Did you just hear about virus mutating?

6 minute read


First time?

Is it the year 2027/2033/2041 and the latest influenza/coronavirus/paramyxovirus is sweeping the globe? Are worrying reports about how the virus has mutated starting to crop up on your news feed? In this blog post I will try to explain why scary claims about viruses mutating are more likely to be overstated or even outright false.

What is a mutation?

I am not aware of any TV series, films or comic books where the word mutation isn’t synonymous with radical change. Shooting flames/ice/whatever out of your hands as a human is a pretty radical change from not shooting anything out of your hands but the reality of what the word “mutation” means in scientific context is far more mundane and much much closer to not shooting anything out of your hands.

Let’s begin with the simplest example and say that you have a picture which you wish to photocopy for a friend so you go and do that. The photocopy comes out imperfect - the image is less crisp and the corners blurry but overall you can still recognise what’s in the picture. The photocopy isn’t perfect because the process of copying isn’t perfect.

Every time your cells divide to renew tissues like skin or to produce your reproductive cells the first thing that happens is your genome inside the cell gets copied so that both daughter cells resulting from cell division contain a copy of the recipe for how to make the proteins that make up you. And you guessed it - the process of copying is imperfect here too.

The enzymes (proteins that catalyse reactions) that your cells use to copy your genome make a replication error roughly every 100 million sites (e.g. instead of an A the enzyme inserted a G during copying). The total length of your genome is closer to 3 billion sites, so you can already guess that every time your genome gets copied a large number of these errors are incorporated into the daughter cells’ genomes. Congratulations, all of your cells are mutants!

What’s different about viruses mutating?

The viruses most likely to make it to the news are emerging pathogens (because they are not constantly with us) and RNA viruses are particularly overrepresented amongst viruses that jump between different species. RNA viruses use a slightly different genetic material to encode their genomes - instead of DNA they use RNA which requires markedly different (but still distantly related) enzymes to copy it and unlike the enzymes that replicate genomic DNA (DNA polymerases) RNA polymerases do not (in the vast majority of cases) proofread what they just copied. Without proofreading RNA viruses the error rate becomes orders of magnitude higher with mutations happening once every 10,000 to 100,000 sites.

As Eddie Holmes put it in his book The Evolution and Emergence of RNA Viruses the high mutation rates of RNA viruses are possibly their most important defining characteristic. Having a high mutation rate means that RNA viruses cannot afford to have a long genome with a rich protein repertoire because every replication cycle would introduce more mutations that break things than mutations that are neutral or beneficial. The evolutionary corner you’re backed into this way is necessarily having a small genome - if the mutation rate is high the optimal solution is to not give the polymerase a lot of chances to introduce errors.

Constraints of viral evolution

As you can imagine viral infections are a terrible thing for the host and therefore natural selection has yielded remarkable and diverse defenses against viral infection.

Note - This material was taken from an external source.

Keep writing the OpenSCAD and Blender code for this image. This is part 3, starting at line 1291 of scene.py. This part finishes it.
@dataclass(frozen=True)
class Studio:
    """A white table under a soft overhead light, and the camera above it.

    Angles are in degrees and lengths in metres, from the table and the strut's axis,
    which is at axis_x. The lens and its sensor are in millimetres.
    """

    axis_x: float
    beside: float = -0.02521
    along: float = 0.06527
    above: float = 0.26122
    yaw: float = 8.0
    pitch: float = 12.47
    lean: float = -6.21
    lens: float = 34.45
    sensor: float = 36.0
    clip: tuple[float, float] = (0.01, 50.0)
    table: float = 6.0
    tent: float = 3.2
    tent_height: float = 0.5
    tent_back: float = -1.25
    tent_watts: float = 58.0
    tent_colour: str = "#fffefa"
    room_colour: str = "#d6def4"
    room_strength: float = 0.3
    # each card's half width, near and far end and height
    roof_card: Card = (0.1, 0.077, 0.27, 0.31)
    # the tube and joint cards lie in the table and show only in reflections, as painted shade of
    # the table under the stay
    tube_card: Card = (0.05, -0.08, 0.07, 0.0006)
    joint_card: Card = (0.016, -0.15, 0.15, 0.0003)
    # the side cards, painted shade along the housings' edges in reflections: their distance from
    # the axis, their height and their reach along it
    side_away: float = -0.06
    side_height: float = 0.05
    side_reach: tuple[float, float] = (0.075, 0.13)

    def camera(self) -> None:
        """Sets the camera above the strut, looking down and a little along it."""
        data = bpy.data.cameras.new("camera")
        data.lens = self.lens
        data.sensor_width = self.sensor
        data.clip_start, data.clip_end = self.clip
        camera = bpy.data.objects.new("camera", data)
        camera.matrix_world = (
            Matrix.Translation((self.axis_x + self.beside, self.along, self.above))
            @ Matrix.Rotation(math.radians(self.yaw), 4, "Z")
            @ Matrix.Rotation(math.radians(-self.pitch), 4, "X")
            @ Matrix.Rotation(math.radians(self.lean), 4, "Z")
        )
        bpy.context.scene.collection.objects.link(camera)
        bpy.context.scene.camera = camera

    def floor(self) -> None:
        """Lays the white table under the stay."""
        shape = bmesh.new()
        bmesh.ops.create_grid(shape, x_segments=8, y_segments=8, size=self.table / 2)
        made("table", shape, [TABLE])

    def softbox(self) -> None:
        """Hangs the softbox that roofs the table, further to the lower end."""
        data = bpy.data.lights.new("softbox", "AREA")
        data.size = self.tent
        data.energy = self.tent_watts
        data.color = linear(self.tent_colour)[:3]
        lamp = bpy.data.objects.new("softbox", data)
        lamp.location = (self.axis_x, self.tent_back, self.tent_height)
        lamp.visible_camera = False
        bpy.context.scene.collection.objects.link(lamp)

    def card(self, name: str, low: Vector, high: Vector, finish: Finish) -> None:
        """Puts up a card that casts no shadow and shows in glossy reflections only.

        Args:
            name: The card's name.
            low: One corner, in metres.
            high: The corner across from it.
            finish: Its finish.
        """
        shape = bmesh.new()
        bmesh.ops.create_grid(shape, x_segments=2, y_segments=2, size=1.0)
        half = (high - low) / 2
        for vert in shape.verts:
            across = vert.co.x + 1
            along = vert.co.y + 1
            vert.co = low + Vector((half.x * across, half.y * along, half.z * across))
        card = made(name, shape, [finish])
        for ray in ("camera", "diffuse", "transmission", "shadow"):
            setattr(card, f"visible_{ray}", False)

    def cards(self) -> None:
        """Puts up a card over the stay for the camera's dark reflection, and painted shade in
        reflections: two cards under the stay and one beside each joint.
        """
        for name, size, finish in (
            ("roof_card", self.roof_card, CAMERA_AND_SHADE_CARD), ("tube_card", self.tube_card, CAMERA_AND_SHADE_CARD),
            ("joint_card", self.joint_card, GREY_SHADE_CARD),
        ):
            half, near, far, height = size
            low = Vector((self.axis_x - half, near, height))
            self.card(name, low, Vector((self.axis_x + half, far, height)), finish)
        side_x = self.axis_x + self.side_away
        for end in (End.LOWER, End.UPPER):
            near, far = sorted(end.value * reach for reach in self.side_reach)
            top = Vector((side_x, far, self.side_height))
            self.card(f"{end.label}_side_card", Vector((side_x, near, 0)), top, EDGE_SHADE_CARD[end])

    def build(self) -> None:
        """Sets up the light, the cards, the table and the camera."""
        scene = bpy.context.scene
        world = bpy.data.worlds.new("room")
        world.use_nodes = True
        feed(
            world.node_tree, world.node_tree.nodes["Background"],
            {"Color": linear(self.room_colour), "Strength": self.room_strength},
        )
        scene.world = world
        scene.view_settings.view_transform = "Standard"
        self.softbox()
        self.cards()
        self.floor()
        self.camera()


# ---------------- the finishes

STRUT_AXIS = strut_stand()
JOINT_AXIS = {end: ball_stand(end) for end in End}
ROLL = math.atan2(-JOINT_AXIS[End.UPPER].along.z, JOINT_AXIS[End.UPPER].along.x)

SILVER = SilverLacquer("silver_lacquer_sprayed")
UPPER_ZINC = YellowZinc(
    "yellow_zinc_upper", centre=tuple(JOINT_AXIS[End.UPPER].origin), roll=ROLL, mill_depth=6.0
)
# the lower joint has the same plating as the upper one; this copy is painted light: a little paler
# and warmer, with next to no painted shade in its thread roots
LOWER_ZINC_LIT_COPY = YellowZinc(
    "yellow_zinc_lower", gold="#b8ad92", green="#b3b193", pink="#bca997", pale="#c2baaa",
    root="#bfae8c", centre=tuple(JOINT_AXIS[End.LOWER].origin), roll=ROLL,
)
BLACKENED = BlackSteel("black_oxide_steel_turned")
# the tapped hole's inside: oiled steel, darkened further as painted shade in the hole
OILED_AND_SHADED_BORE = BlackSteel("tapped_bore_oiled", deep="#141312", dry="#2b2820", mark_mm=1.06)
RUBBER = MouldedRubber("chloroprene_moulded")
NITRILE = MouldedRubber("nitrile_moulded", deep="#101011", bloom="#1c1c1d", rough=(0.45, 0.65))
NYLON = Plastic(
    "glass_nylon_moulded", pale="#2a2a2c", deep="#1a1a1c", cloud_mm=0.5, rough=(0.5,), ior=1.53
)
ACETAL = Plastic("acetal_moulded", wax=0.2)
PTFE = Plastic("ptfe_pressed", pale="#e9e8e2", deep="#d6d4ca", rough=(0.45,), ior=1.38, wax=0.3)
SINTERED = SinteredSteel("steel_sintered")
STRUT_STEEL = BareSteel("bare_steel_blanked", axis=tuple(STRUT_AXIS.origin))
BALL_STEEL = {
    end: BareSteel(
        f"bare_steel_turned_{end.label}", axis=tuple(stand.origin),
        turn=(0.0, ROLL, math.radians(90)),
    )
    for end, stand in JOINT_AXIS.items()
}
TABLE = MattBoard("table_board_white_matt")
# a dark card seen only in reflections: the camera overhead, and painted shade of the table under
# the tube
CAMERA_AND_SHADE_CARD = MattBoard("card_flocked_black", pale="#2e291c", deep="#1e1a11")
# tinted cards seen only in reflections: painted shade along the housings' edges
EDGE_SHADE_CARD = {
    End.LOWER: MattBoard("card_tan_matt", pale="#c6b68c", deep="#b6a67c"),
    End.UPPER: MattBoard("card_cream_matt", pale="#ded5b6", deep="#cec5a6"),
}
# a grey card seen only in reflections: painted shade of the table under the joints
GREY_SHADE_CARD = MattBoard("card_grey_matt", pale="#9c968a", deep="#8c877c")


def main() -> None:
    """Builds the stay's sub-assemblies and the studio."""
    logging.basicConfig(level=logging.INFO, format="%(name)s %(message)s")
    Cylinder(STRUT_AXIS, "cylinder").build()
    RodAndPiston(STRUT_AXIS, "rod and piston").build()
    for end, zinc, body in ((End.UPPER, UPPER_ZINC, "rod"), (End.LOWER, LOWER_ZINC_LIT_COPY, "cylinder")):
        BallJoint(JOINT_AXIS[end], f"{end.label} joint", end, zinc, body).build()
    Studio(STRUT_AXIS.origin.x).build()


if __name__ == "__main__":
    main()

Because vertebrates tend to live longer on average than our non-vertebrate cousins natural selection has endowed us with the adaptive immune system which is basically our very own lab bench where we recreate the process of evolution using our own genomes.

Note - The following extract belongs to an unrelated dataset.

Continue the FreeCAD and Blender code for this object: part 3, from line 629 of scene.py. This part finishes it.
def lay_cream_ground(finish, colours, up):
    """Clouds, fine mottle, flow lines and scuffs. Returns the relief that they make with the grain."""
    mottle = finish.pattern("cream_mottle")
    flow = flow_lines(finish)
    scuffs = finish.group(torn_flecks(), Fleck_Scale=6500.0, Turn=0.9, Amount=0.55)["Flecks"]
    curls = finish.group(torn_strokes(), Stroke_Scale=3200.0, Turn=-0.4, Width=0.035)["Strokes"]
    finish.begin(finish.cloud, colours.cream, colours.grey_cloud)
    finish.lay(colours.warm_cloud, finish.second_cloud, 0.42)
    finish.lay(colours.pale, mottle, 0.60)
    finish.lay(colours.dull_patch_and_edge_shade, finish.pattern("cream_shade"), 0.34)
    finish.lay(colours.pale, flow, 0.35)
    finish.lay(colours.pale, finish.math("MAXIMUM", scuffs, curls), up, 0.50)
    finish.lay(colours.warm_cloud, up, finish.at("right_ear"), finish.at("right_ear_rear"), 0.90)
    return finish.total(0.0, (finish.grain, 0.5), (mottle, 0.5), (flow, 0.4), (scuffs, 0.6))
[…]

Why mutations don’t affect how things behave (that much)

A very basic introduction to molecular biology

Copying your genome involves unzipping your double-stranded helix and using the sequence of nucleotides (four types molecules found in DNA that are referred to by the letters of the alphabet - A, C, T, and G) on either helix to determine what the full replicated double helix should look like. It can be done because every nucleotide at a particular position (referred to as a site) can only pair with one partner - an A can only pair with T and a C can only pair with G. If one helix has an A at position 1 then the same position in the second helix must have been a T.

A minute fraction of your genome - a little over 1% - encodes recipes for making proteins. Proteins are a bit like DNA - they are a linked sequence of basic building block molecules (amino acids) only instead of having 4 different kinds of nucleotides to occupy a given site like DNA proteins are built from 20 different kinds of amino acids. The 20 amino acids very in their chemical properties and the backbone on which proteins sit is free to fold whichever way it likes (unlike the double-helix of DNA). In fact most proteins need to fold into a particular shape such that in some portions of them there will be a 3D region where amino acids with the right chemical properties can coordinate other molecules to as to make chemical reactions happen more efficiently.

How does one encode 20 amino acids in proteins from just 4 nucleotides in DNA? The solution is simple - each amino acid is encoded by a sequence of three nucleotides (called codons). If you are using three nucleotides to encode a single amino acid you end up with a surplus of information because there are a total of 64 possible triplets of nucleotides (4 at the first site multiplied by 4 at the second and multiplied by 4 at the third or 4^3) but only 20 amino acids that you can use. Rather than using just 20 codons for every amino acid and ignoring the rest evolution ended up introducing redundancy into the system - two to four codons (depending on the amino acid) can code for the same amino acid and three codons are usually used to denote the end of the protein (the “stop” codons).